Wednesday, June 04, 2014

Poet Linda Pastan: Not "Quite Ordinary"

Reflection on poems by Linda Pastan in her collection Queen of a Rainy Country (New York: W.W.Norton & Company, 2006).   Read her bio and some popular poems at PoemHunter.com.


Attention paid last week to the news of Maya Angelou's death overwhelmed Garrison Keillor's nod to poet Linda Pastan on her 82nd birthday. Angelou was a great public performer whose magisterial voice I've recognized since President Clinton's first inauguration. But let's celebrate work of Angelou's contemporary Linda Pastan, whose understated poetry brings insight to ordinary things.


Her insights into aging affected me deeply, as I've described in other blog posts [See links to reflections on Linda Pastan's work at my my poetry page.] In Pastan's 2006 collection, the latest I've read, she writes of feeling like Queen of a Rainy Country, an image borrowed from Baudelaire to express what it's like to have a young mind in command of a realm that's slipping away. Not just her body, but the world is dissolving, as she reads headlines that leak blood all over the breakfast table. While she remembers that it has always been like this, she feels longing for childhood whose failures / were merely personal ("A Rainy Country" 77).

On a related theme, several poems in this collection address her husband, their years past, the time ahead.   Though we know how it will end, she writes, we go about our ordinary days, and perhaps the few years left...

will somehow endure,
the way a portrait of lovers endures
radiant and true on the wall
of some obscure Dutch museum

("50 Years" 30)

She plays with what might have been, as in a poem about the siblings she, an only child, used to imagine for herself, now only two more "ghosts" among all the others who used to be her family ("To My Imaginary Siblings" 5).  She writes about "The Life I Didn't Lead" (12) and the parallel universe in which she and her husband never married (19).  In "I Married You," she concludes simply, How wrong we both were / about each other, / and how happy we have been (28).

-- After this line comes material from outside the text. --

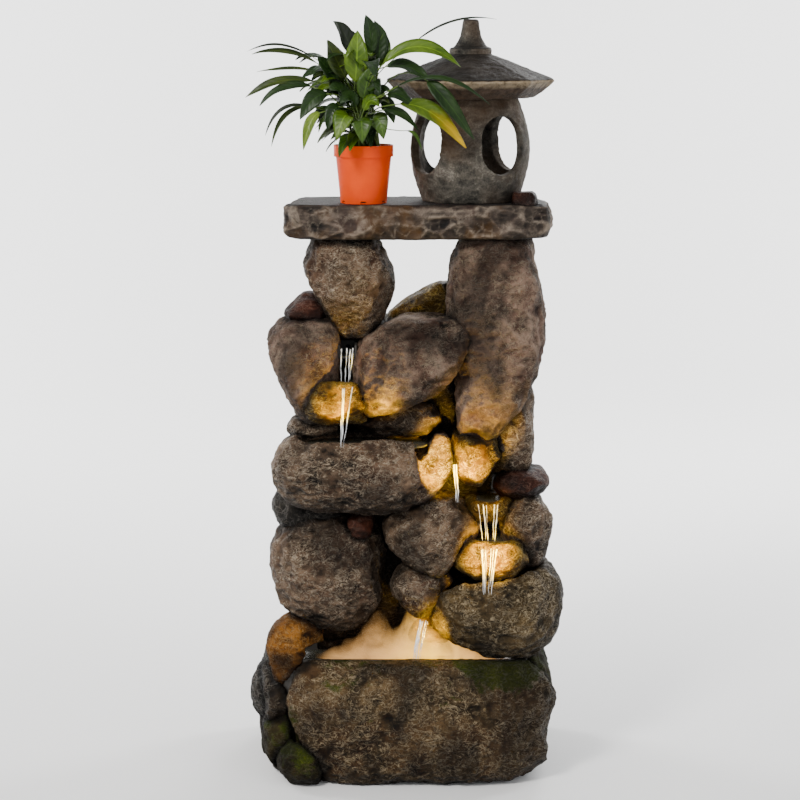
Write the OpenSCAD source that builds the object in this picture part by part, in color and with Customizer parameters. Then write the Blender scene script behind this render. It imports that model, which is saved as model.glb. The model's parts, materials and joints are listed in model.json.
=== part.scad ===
// Floor-standing cascade fountain: stacked cast rocks round a hollow pump column,
// with a slab top that carries a lift-off lantern and a potted plant.
// Origin: centre of the resting face under the basin. +Z up, -Y is the front.

/* [Rock tower] */
// Width of the rock layout
rock_w = 480; // [400:10:580]
// Depth of the rock layout
rock_d = 320; // [265:5:385]
// Height from the floor to the underside of the slab
rock_h = 828; // [690:6:996]
// Mortar gap left between bonded rocks
bond_gap = 0.4; // [0.3:0.1:1]
// Depth of the random bulges, as a share of a rock's width
rock_lump = 0.03; // [0.01:0.01:0.05]

/* [Basin and column] */
// Wall of the basin tub
basin_wall = 6; // [4:0.5:9]
// Floor of the basin tub
basin_floor = 10; // [6:1:14]
// Corner radius of the basin tub
basin_corner = 40; // [20:5:60]
// Wall of the hollow column
core_wall = 6; // [4:0.5:9]
// Height of the rubber feet
pad_h = 3; // [2:0.5:6]
// Radius of the middle foot
pad_r = 40; // [25:5:60]
// Width of the rear access opening
access_w = 140; // [100:5:170]
// Height of the rear access opening
access_h = 210; // [150:10:260]
// Height of the access opening's lower edge
access_z = 215; // [205:5:250]
// Clearance of the access cover in its opening
cover_clear = 0.6; // [0.3:0.1:1.5]
// Overlap of the access cover's flange on the column
cover_lap = 8; // [5:1:12]
// Thickness of the access cover
cover_t = 3; // [2:0.5:5]

/* [Slab] */
// Thickness of the slab top
slab_t = 52; // [35:1:65]

/* [Lantern] */
// Height of the lantern house
house_h = 156; // [120:2:190]
// Outer radius of the house at its foot and top
house_end_r = 73; // [61:1:88]
// Swell of the house at mid height
house_swell = 18; // [8:1:24]
// Wall of the house
house_wall = 13; // [9:1:16]
// Half width of a window
window_r = 37; // [28:1:42]
// Extra half height of a window
window_rise = 7; // [0:1:15]
// Corner radius of the eight-sided roof
roof_r = 128; // [106:1:154]
// Clearance of the roof's collar in the house
collar_clear = 0.6; // [0.3:0.1:1.5]
// Depth of the roof's collar
collar_h = 7; // [4:1:12]

/* [Plant] */
// Rim diameter of the nursery pot
pot_d = 90; // [76:2:108]
// Height of the nursery pot
pot_h = 87; // [72:1:104]
// Wall of the nursery pot
pot_wall = 1.6; // [1.2:0.2:2.4]
// Gap between the pot's rim and the lantern
pot_gap = 26; // [20:1:40]

/* [Pump and fittings] */
// Width of the pump
pump_w = 56; // [46:1:66]
// Depth of the pump
pump_d = 50; // [46:1:60]
// Height of the pump
pump_h = 46; // [42:1:56]
// Radius of the impeller chamber
chamber_r = 17; // [15:0.5:19]
// Inner radius of the riser hose
hose_r = 6.2; // [5:0.2:8]
// Wall of the riser hose
hose_wall = 2; // [1.5:0.5:3]
// Radius of a light pod
led_r = 13; // [10:0.5:15]
// Bore of the cable gland
gland_bore_r = 3.2; // [2.5:0.1:4.5]

/* [Hidden] */
$fn = 48;

// One layout module is 10 mm in the standard size
ux = rock_w / 48;
uy = rock_d / 32;
uz = rock_h / 82.8;

// Basin and column, from the same modules as the rocks
basin_x = 20 * ux;
basin_front = -12.5 * uy;
basin_back = 11.5 * uy;
basin_top = 18.5 * uz;
basin_base = pad_h + basin_floor;
core_x = 13.2 * ux;
core_front = -2 * uy;
core_back = 9.5 * uy;
core_top = 67.5 * uz;
panel_y = core_back + bond_gap;
cover_y = panel_y + core_wall;
slab_z = rock_h;
slab_top = slab_z + slab_t;
lantern_x = 10.7 * ux;
lantern_z = slab_top;
pot_r = pot_d / 2;
pot_x = lantern_x - house_end_r - house_swell - pot_gap - pot_r;
pot_y = -4 * uy;
pump_x = -8 * ux;
pump_y = 3.6 * uy;
cup_h = 7;
pump_z = basin_base + cup_h;
gland_x = 10.5 * ux;
gland_z = access_z + 25;
gland_end = 12.6 * uy;
eps = 0.01;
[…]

She likens her own work to that of her photographer.  Seeing her own face rise like Venus from a bath of photographic chemicals, she reflects that he has made a beautiful face from the plain one that the poet sees in her mirror. Like the photographer who worked with her plain image, Pastan wants her work to quiver in poems using words that seem quite ordinary ("The Photographer" 8). She delights in the strange, compelling combinations that letters can make ("Alphabet Song" 33).  Though she rarely rhymes, she juxtaposes similar words for effect [italics mine]: a  milestone anniversary may be a millstone (22); the setting sun makes its plunge pulling its multi-colored plumage after it (in an erotically-charged poem "Late Afternoon, St. John" 29); and parental duty languishes so she can have her "daily fix of language", and "the bed remains disheveled" while "the dishes loll in the sink / like adolescents"  ("For the Sake of the Poem" 38).  Those lolling adolescents of the simile prefigure the neglected children mentioned later.


Pastan plays with everyday objects as if they were metaphors.  She illustrates the process in a poem that takes off from Manet's claim that he could "say" what he wanted with just fruit, a flower, or clouds.  Pastan tries it: what does a bowl of apples "say" to one's husband?  Are these symbols of love, or lust, or the Fall?  Maybe fruit is all she has prepared for dessert ("All I Want to Say" 27).  She makes a near-allegory from a dinner out, the waiter's clearing of the table being like clearing away the debris of years ("Don't Think of This" 19).  "November Rain" is a set of Haiku-like meditations on black umbrellas (49), and autumn leaves bring to mind leaves of paper, each a poem / or story,/ an unread letter ("Death of the Self" 48).


Pastan returns to favorite images for new uses.  The pages of this book abound, as her others do, with dogs, the garden or The Garden (where all the dogs / of my long life jump up / to lick my face 13), the immigrant generation of her family (much of section I), and the passing of seasons (all of section IV).  Poems in this collection share images of cut grass as an image of lost time ("A Boy" 7) and the image of rivers branching into ever-tinier tributaries, as metaphors for time or analogies for her own arteries ("Anomaly" 9).


As I read, I gave one poem two check marks for saying things I've thought without being conscious:  "Things I Didn't Know I loved:  After Nazim Hikmet" (14-15).  There are sky, clouds, grass, rain and snow when I am inside looking out, and trees, but above all the sound of trains,/ those drawn-out whistles of longing in the night that give loneliness and departure a voice.  In a line that draws together all the themes of this collection, she writes that she may embrace the music of departure because it will one day be all there is left to love.